August 10- the hardest part. From the itinerary: Challenging - Strenuous. An easy start on tarmac to Castle Rock. There are some challenging climbs, including reaching the summit of Great Hangman - which at 1,043 feet (318 m) is the highest point of the South West Coast Path.
An easy start on tarmac to Castle Rock turns to grassy clifftops, which then lead to the spectacular rock formations of The Valley of Rocks. This is part of R. D. Blackmore’s Lorna Doone territory and the landscape is so extraordinary that legend has explained its origin as the acts of the Devil. From here there are some challenging climbs, including reaching the highest point of the South West Coast Path, and lovely views along beautiful stretches following the edge of the land, away from civilisation.
Highlights
Rounding a corner to see Castle Rock towering above Wringcliff Bay as the Path enters the famous Valley of Rocks.
The jagged tor known as Rugged Jack. Local legend has it that some Druids were inappropriately dancing here on a Sunday and were turned to stone by the Devil.
Taking in the breathtaking views of Exmoor, the Welsh coast and Lundy from the highest point on the South West Coast Path: Great Hangman standing at 1043 feet.
The hanging oakwoods around Woody Bay, protected as a Site of Special Scientific Interest and home to Red Deer and a wide variety of birds.

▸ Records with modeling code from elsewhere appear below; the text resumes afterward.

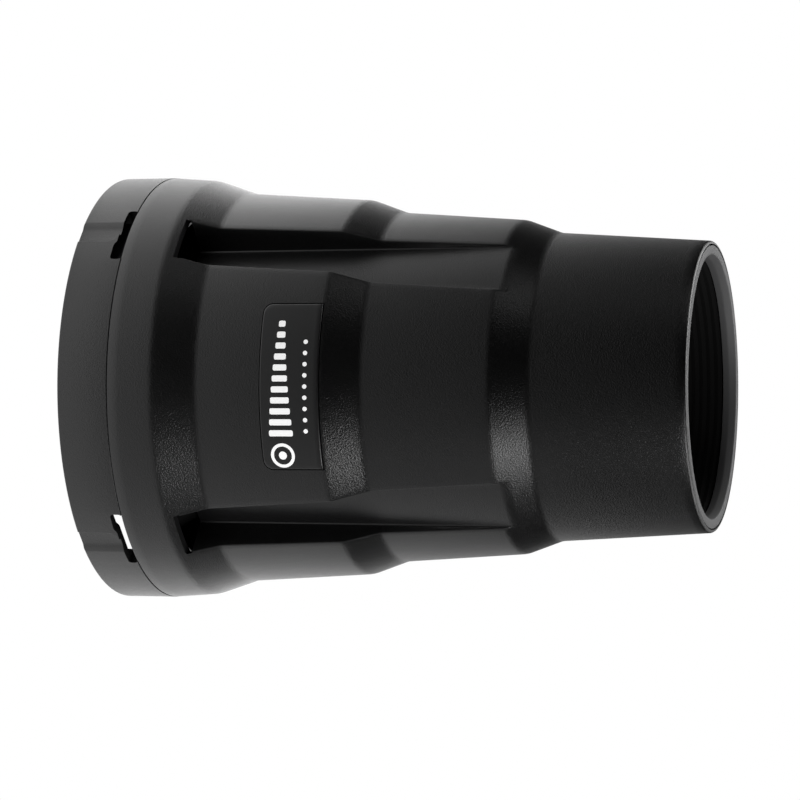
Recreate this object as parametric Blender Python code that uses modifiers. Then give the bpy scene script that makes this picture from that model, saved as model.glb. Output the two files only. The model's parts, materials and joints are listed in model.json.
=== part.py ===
"""Push-on light snoot for a round studio flash head.

The snoot stands on the rear rim of its mounting collar. The optical axis is +Z, the light leaves
through the nozzle at the top, and the badge faces -Y. All sizes are in metres.
"""
import math

import bmesh
import bpy
from mathutils import Matrix, Vector

# Outside: the collar, then shoulders and panels that step the body down to the nozzle
COLLAR_RADIUS = 0.0550
COLLAR_LENGTH = 0.0128
REAR_RING_LENGTH = 0.0114
REAR_RING_DROP = 0.0009
SHOULDER_1_LENGTH = 0.0104
SHOULDER_1_DROP = 0.0036
PANEL_1_LENGTH = 0.0317
PANEL_1_DROP = 0.0021
SHOULDER_2_LENGTH = 0.0092
SHOULDER_2_DROP = 0.0034
PANEL_2_LENGTH = 0.0318
PANEL_2_DROP = 0.0023
SHOULDER_3_LENGTH = 0.0091
SHOULDER_3_DROP = 0.0034
NOZZLE_LENGTH = 0.0388
NOZZLE_DROP = 0.0025
BODY_WALL = 0.0024
EDGE_ROUND = 0.0006

# Collar: a socket for the flash head, a seat ring and a spigot that plugs into the body
SOCKET_WALL = 0.0045
SOCKET_DEPTH = 0.0132
SEAT_WIDTH = 0.0050
SEAT_RING_LENGTH = 0.0086
LEAD_IN = 0.0025
GAP = 0.0003

# Four catch stations on the diagonals: a window, a groove, and either a lug or a spring claw
WINDOW_WIDTH = 0.0178
WINDOW_SHALLOW = 0.0021
WINDOW_DEEP = 0.0027
GROOVE_WIDTH = 0.0050
GROOVE_DEPTH = 0.0006
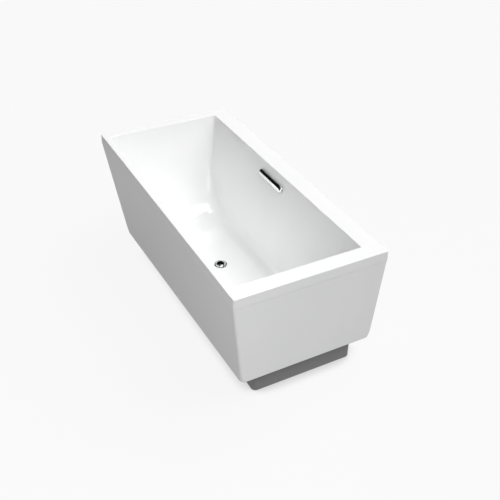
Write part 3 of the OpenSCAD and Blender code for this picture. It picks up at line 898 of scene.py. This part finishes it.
def glowing_paper(name, glow, albedo):
    """Plain matt paper, which glows so that it looks evenly lit."""
    s = Surface(name, Specular_IOR_Level=0.0, Emission_Color=(1, 1, 1, 1), Emission_Strength=glow)
    lightest = 1.04 * albedo
    s.colour(s.noise(scale=0.5), low=(albedo, albedo, albedo), high=(lightest, lightest, lightest))
    s.roughness(s.noise(scale=2), low=0.9, high=1.0)
    return s


def paint_contact_shadow(paper):
    """Painted contact shadow: less glow on the floor where the tub stands close over it."""
    openness = paper.tree.nodes.new("ShaderNodeAmbientOcclusion")
    openness.inputs["Distance"].default_value = 0.125
    covered = (0.1, (0.3, 0.3, 0.3))
    clear = (0.72, (1, 1, 1))
    # Painted shade: the glow falls towards 0.3 where the tub covers the floor
    paper.ramp(openness.outputs["AO"], covered, clear, "Emission Color")


def stage_surface(name, rings, faces, paper):
    """A surface of the studio, which casts no shadow."""
    mesh = bpy.data.meshes.new(name)
    mesh.from_pydata([point for ring in rings for point in ring], [], faces)
    mesh.materials.append(paper.material)
    obj = new_object(name, mesh)
    obj.visible_shadow = False
    return obj


def hide_from_object(obj):
    """Leaves a surface to be seen, but neither to light the object nor to show in its gloss."""
    obj.visible_diffuse = False
    obj.visible_glossy = False


def make_floor(reach, gap=0.002):
    """The floor that shows, and another just under it that only throws light back."""
    corners = box_corners((-reach, -reach), (reach, reach))
    face = tuple(range(len(corners)))
    paper = glowing_paper("floor_paper", glow=0.90, albedo=0.045)
    # Painted contact shadow in the floor's glow, under and beside the tub
    paint_contact_shadow(paper)
    hide_from_object(stage_surface("floor", [at_height(corners, 0)], [face], paper))
    under_paper = glowing_paper("bounce_floor_paper", glow=0.395, albedo=0.12)
    under = stage_surface("bounce_floor", [at_height(corners, -gap)], [face], under_paper)
    under.visible_camera = False


def make_backdrop(r, low_z, high_z, sides=48):
    """A round wall far off, which goes down past the floor."""
    paper = glowing_paper("backdrop_paper", glow=0.93, albedo=0.01)
    rings = turned_rings([(r, low_z), (r, high_z)], (0, 0), sides)
    faces = ring_faces(0, sides, len(rings), joined=False)
    hide_from_object(stage_surface("backdrop", rings, faces, paper))


make_basin()
make_skirt()
make_plinth()
make_overflow_cover()
make_drain()
make_stopper_cap()
give_materials()
make_camera()
make_light()
make_floor(reach=40)
make_backdrop(r=36, low_z=-1, high_z=40)
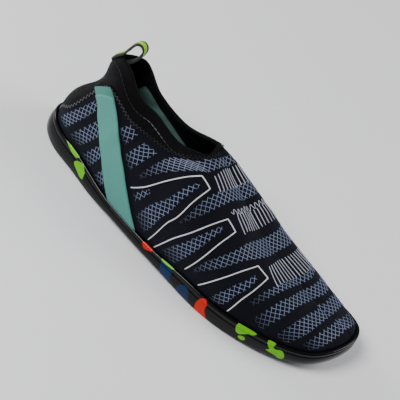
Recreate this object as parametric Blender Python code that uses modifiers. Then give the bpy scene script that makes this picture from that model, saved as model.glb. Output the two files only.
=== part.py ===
"""Water shoe for the right foot, built on one last.

Every piece is read from the same function of the last: the stretch upper, the neoprene
collar, the webbing straps laid over them, the rubber cup outsole and the insole in it.
Units are metres, +X is the toe, +Y the medial side, +Z up. The origin is on the floor
under the middle of the outsole.
"""
import math

import bmesh
import bpy
import numpy as np
from mathutils import Vector

# Driving sizes
LENGTH = 0.270            # outsole, heel to toe
BALL_HALF = 0.0476        # half the outsole's breadth at the ball
TOE_SPRING = 0.0126       # lift of the toe tip off the floor
HEEL_SPRING = 0.0015      # lift of the heel's back edge
SPRING_START = 0.70       # share of LENGTH where the toe starts to lift
HEEL_ROUND = 0.08         # share of LENGTH over which the heel's edge lifts

# Outsole
CUP_FLOOR = 0.0050        # rubber under the foot
WALL_TALL = 0.0160        # highest part of the side above the sole's edge line
LIP_INSET = 0.0018        # lip inside the outline
ARCH_LIFT = 0.0050        # medial side of the waist off the floor
FEATHER_INSET = 0.0040    # upper inside the outsole's edge
GROOVE_WIDE = 0.0018
GROOVE_DEEP = 0.0012
GROOVE_PITCH = 0.0115
FOREFOOT_GROOVES = 8
HEEL_GROOVES = 4
FOREFOOT_START = 0.58     # share of LENGTH
HEEL_START = 0.09         # share of LENGTH

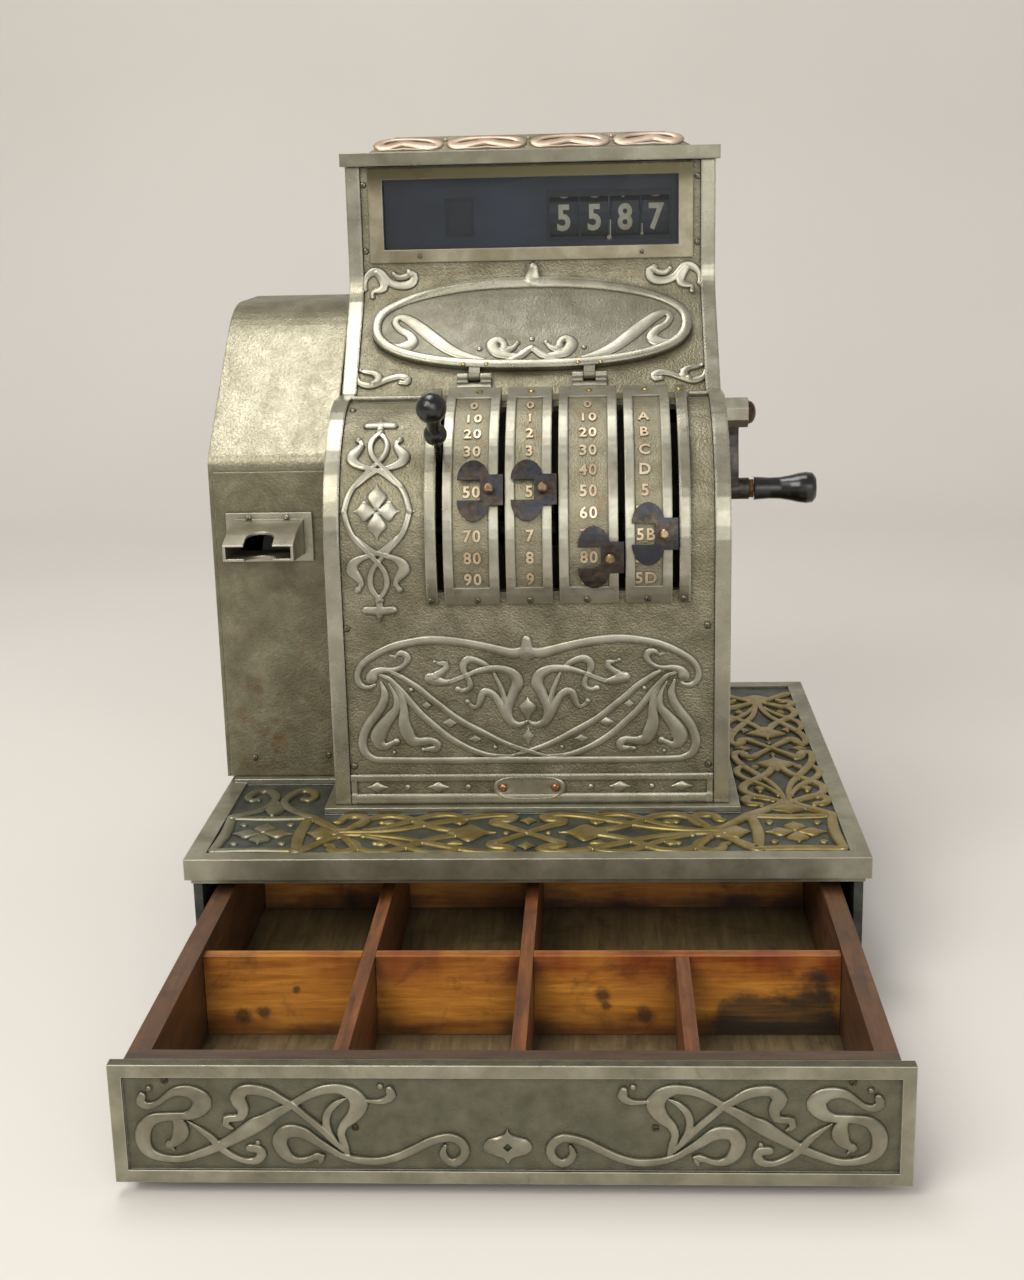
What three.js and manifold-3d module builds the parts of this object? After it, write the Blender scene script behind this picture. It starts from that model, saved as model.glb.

Enjoying the many cliff top flowers, especially the abundance of bluebells, campions, violets, celandines and primroses present in the springtime.
Searching for the herd of feral goats that inhabit the cliffs.
Hollow Brook: one of the highest waterfalls in Britain which drops 200 metres to the sea.
The fantastic names of rock formations such as Rugged Jack and the Devil’s Cheesewring, home to R. D. Blackmore’s Mother Meldrum.
The sense of achievement on reaching the village of Combe Martin after the many steep ascents and descents of the day.
13.7 miles- actual mileage 15
Elevation gain 3,069
The weather was glorious! Sunny with a slight breeze on the open parts of the coast. The morning started in doubt for the day- the tape I used to hold my bandaid test ripped off a part of my skin near my ankle. It started to get quasi infected during the night. I was able to jury rig something to protect it, but I would soon know if I was going to walk or take the bus to Combe Martin.
Note to self- don't use this tape. Get more lambs wool and blister plasters. Consider different boots...
I would probably not stay at the Captains house again- 30% more expensive than other places and not reflected in what is offered. For example- no shampoo- ended up using anti-microbial hand soap. Also the butter was past its freshness date. No curtains and my window was on street level- glass curtains are fine during the day, but not at night and nothing to keep the early sun out....
It was nice to see Lynmouth in the morning- the path took me back to the river mouth and then immediately up the first steep hill of the day, along the vernacular.
There were cute little statues near the top of elves and Gnomes. I missed the first turn off and actually did more uphill than was necessary- luckily realizing it quickly.
It was just as I got back on the path that I realized I needed to either redo my bandaids or call a taxi to Combe Martin. The bandaids were only starting to slip and I needed to add another one- I was able to jury rig using different Nexus tape. I stopped and sat on the ground at this gate to fix it.
And then continued to the valley of the rocks which was quite an experience. What an interesting place - the rock pillars,
the view of the ocean and Wales, and the feral goats, that were so tame they walked right by on the trail.
After the goats the trail continued along the coast until getting to Castle Rock
And the Lee Abbey estate and grounds.
Then the path continued back in the forest and over several streams
Until getting to the next big descent and ascent.
And now I am half way and it's time for lunch on a small rock outcrop. There were a lot of flies, so the advantage of the outcrop was a lot of wind, keeping the fly problem at bay. I took off my boots and the rocks acted as natural massage balls. Somehow the new tape was keeping my bandages in place and I was able to walk without too much pain.
After lunch I continued on relatively even ground where I saw several caterpillars
And towards the final, and biggest, descent/ascent of the day - Great Hangman. Going down was harder than up - I was walking very slowly due to my feet and my toenails that were bruised the first day. It was getting quite warm, so was glad to have extra water. Going up actually didn't seen to bad.
The top had a big cairn and beautiful view. Best of all, Combe Martin was visible in the near distance.
There was a gentle downhill into the town. The last 3/4 mile seemed like 34 miles until I finally arrived at the seaside town of Combe Martin. There were some strange very tall trees on the horizon. I found the Oxford Couple at the bus stop on my way to the B&B.
Tonight was at theNewberry Beach Lodge that was rather eclectic with a full sized mermaid in the window next to mine. Yet again I forgot to take a picture of the room.
Dinner was at The Pack of Cards - a pub that is supposed to be in the shape of a pack of cards. It was built on a bet by the losing party. Anyway, I had a child's platter of pasta and a cider before returning to the hotel for an early night.